Greig came back in mid October and Andrea presented her first paper to him which he crushed as mercilessly as one of his cigar butts. He sent her out into the rain feeling empty, useless. She went back to her flat and lay on the bed, wondering whether her middle-aged brain was too hardened into its old patterns to be able to think originally any more. Greig came by in the late evening, hung his mac and umbrella behind the door and apologized for his brutality. Relief spread through her. He brought wine, something good from the Trinity cellars and a triangle of
brie stolen from high table. She asked about Washington. He grumbled about the Yanks, how spoilt they were over there. He asked about Lisbon. Apologized for not inquiring earlier, he’d just had an ugly meeting with the dean about budgets. They talked about the Portuguese, the Almeidas, João Ribeiro.

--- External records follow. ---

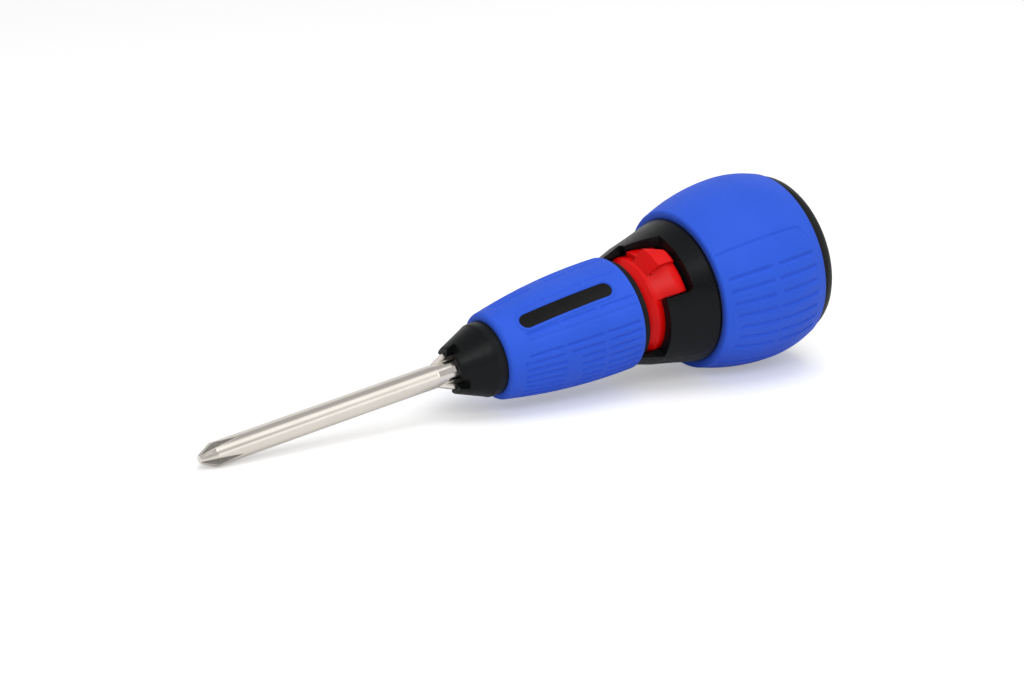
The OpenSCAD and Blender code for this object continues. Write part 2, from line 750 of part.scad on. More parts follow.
module selector_ring() {
    cam_end = cam_z + cam_t;
    crest_z = ring_z + 1.7;
    color([0.88, 0.05, 0.04])
        difference() {
            union() {
                turned([
                    [selector_bore_r, selector_z], [crest_r - 2.4, selector_z], [crest_r - 1.1, ring_z],
                    [crest_r - 0.15, ring_z + 1.2], [crest_r, ring_z + 1.5], [crest_r, cam_z - 0.5],
                    [cam_r, cam_z], [cam_r, cam_end], [selector_bore_r, cam_end]
                ]);
                difference() {
                    union() {
                        // The tab: a ramp that climbs from the crest of the ring
                        turned_sector([
                            [crest_r - 1, crest_z], [crest_r - 0.1, crest_z], [tab_r, tab_ramp_z],
                            [tab_r - 0.2, tab_z_end - 0.5], [tab_r - 0.7, tab_z_end], [tab_in_r, tab_z_end],
                            [tab_in_r, cam_end], [crest_r - 1, cam_end]
                        ], tab_top, tab_low);
                        // The rib along its upper side
                        turned_sector([
                            [crest_r - 1, crest_z + 0.1], [crest_r - 0.1, crest_z + 0.1], [tab_r + rib_h, cam_end + 0.2],
                            [tab_r + rib_h, tab_z_end - 0.9], [tab_r + rib_h - 0.5, tab_z_end - 0.2],
                            [tab_in_r + 0.2, tab_z_end - 0.2], [tab_in_r + 0.2, cam_end - 0.2],
                            [crest_r - 1, cam_end - 0.2]
                        ], tab_top, tab_top + rib_span);
                    }
                    slant_cut(tab_top);
                }
                // The shutter, which joins the cam plate by its front edge
                turned_sector([
                    [cam_r - 1, cam_z + 0.2], [shutter_r, cam_z + 0.2], [shutter_r, shutter_end],
                    [shutter_in_r, shutter_end], [shutter_in_r, cam_end], [cam_r - 1, cam_end]
                ], shutter_top, tab_low - tab_span / 2);
            }
            // Relief behind the front face
            turned(box_points(hub_r + 1.4, crest_r - 3.2, selector_z - cut, cam_z - 1.2));
            cam_slot(forward_at, 1);
            cam_slot(reverse_at, -1);
            detent_track();
        }
}

// Everything above the leaning edge that starts at an angle, behind the cam plate
module slant_cut(at) {
    front_z = cam_z + 1.2;
    lean = atan(2 * tab_r * sin(tab_slant / 2) / (tab_z_end - front_z));
    span = collar_rear_r;
    rotate([0, 0, at + tab_slant / 2])
        translate([0, 0, (front_z + tab_z_end) / 2])
            rotate([-lean, 0, 0])
                translate([0, -span, -span])
                    cube([span, span, 2 * span]);
}

// Track of the detent ball, with a drilled seat at each of the three positions
module detent_track() {
    ball_room = 6;
    translate([0, 0, ball_z])
        rotate([0, 0, detent_at - ball_room])
            rotate_extrude(angle = selector_turn + 2 * ball_room, $fn = turned_fn)
                translate([detent_circle_r, 0])
                    circle(r = ball_r + 0.1);
    for (t = [0, selector_turn / 2, selector_turn])
        rotate([0, 0, detent_at + t])
            translate([detent_circle_r, 0, 0])
                rod(0.45, cam_z + cam_t - 0.9, cam_z + cam_t + cut);
}

module forward_pawl() {
    color([0.50, 0.51, 0.53])
        pawl(forward_at, 1, 0);
}

module reverse_pawl() {
    color([0.50, 0.51, 0.53])
        pawl(reverse_at, -1, pawl_swing);
}

module pawl_pins() {
    color([0.75, 0.76, 0.78])
        for (at = [forward_at, reverse_at])
            rotate([0, 0, at])
                translate([pivot_r, 0, 0])
                    rod(pawl_pin_r, pawl_z + 0.1, pin_seat_end - 0.1);
}

module forward_pawl_spring() {
    color([0.78, 0.79, 0.80])
        pawl_spring(forward_at, 1, false);
}

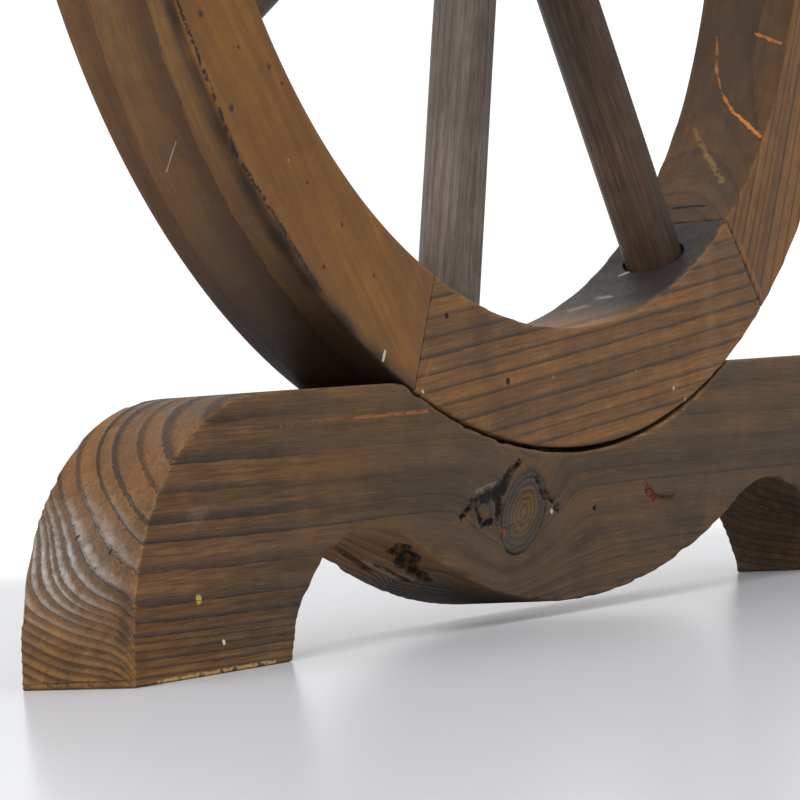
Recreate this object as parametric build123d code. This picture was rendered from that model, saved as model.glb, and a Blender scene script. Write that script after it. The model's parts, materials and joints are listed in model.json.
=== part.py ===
from build123d import *
import math
import os

# A wooden wheel that turns on a short hollow axle and sits in a one-piece cradle foot.
# Millimetres. X runs along the foot, +Y is the back, +Z is up.
# The origin is on the floor, midway between the two ends of the foot and in its middle plane.

# ---- Cradle foot: one sawn and planed plank on edge ----
foot_length = 644.0
foot_thickness = 50.0
foot_height = 100.0
end_corner_radius = 91.0
pad_length = 98.0
arch_height = 45.5
arch_radius = 61.0
belly_clearance = 5.4
belly_shift = -12.0
saddle_floor_height = 66.2
horn_rounding = 4.0
foot_arris = 1.2

# ---- Rim: felloes sawn from board and dowelled end to end ----
wheel_radius = 300.0
rim_depth = 50.0
rim_width = 50.0
rim_arris = 1.5
felloe_count = 6
bottom_felloe_angle = -85.0
felloe_dowel_diameter = 10.0
felloe_dowel_length = 48.0
felloe_dowel_chamfer = 1.0
felloe_dowel_spacing = 22.0
felloe_dowel_share = 0.44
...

‘He’s teaching arithmetic,’ said Greig, amazed. ‘The man could knock off Diophantine Equations before breakfast. What’s he playing at?’

‘Being a true communist, he says.’

‘But he doesn’t have to teach long division to street kids, for Christ’s sake.’

‘He’s satisfying local demand. They don’t need Diophantine Equations to sell their fish door to door.’

Greig’s eyebrows seemed to float from his head with boredom.

‘Isn’t Salazar dead yet?’ he asked.

‘No, but still
hors de combat.

‘That man’s driving his country back to the Middle Ages,’ he said. ‘A thousand miles from his hospital bed there’ve been students rioting in the streets of Paris. The whole of European youth is on the move. We’re in the middle of a cultural revolution while the Iberian Peninsula is in the hands of Edwardian stiffs, throwing money away on empire and grinding their people down into some preindustrial slavery. They’ll never recover. Sorry, Anne, I’m ranting…nothing like a good rail against our old fascist friends.’

‘It’s Andrea now…I wrote to you.’

‘Yes, yes, of course it is. What’s all that about?’

‘I was a field agent for the Secret Intelligence Services in Lisbon during the war.’

‘My God.’

‘For some complicated reasons and a smattering of political embarrassment I had to get married under my cover
name, which I was stuck with for twenty-four years until last month. Now I’m starting again. A clean slate for Andrea Aspinall.’

She was surprised to find Greig impressed. Bletchley Park hadn’t perhaps had the kudos of action in the field. Cracking Enigma didn’t have the dashing image. The keenness she’d seen in their first interview returned to his eyes, nailing her to the bed she was sitting on, did something strange to the muscles in her thighs.

‘You’re lucky we don’t bother too much with proof of qualifications.’

‘You’re lucky I’m here at all,’ she said, playing to him now, hands reaching shakily for some self-confidence. ‘They wanted me for a job.’

‘They?’

‘The Company, as we call ourselves. The SIS. My mother worked for them, too. All her work cronies turned up at her funeral. Some of them I knew from the forties in Lisbon. They were looking for staff.’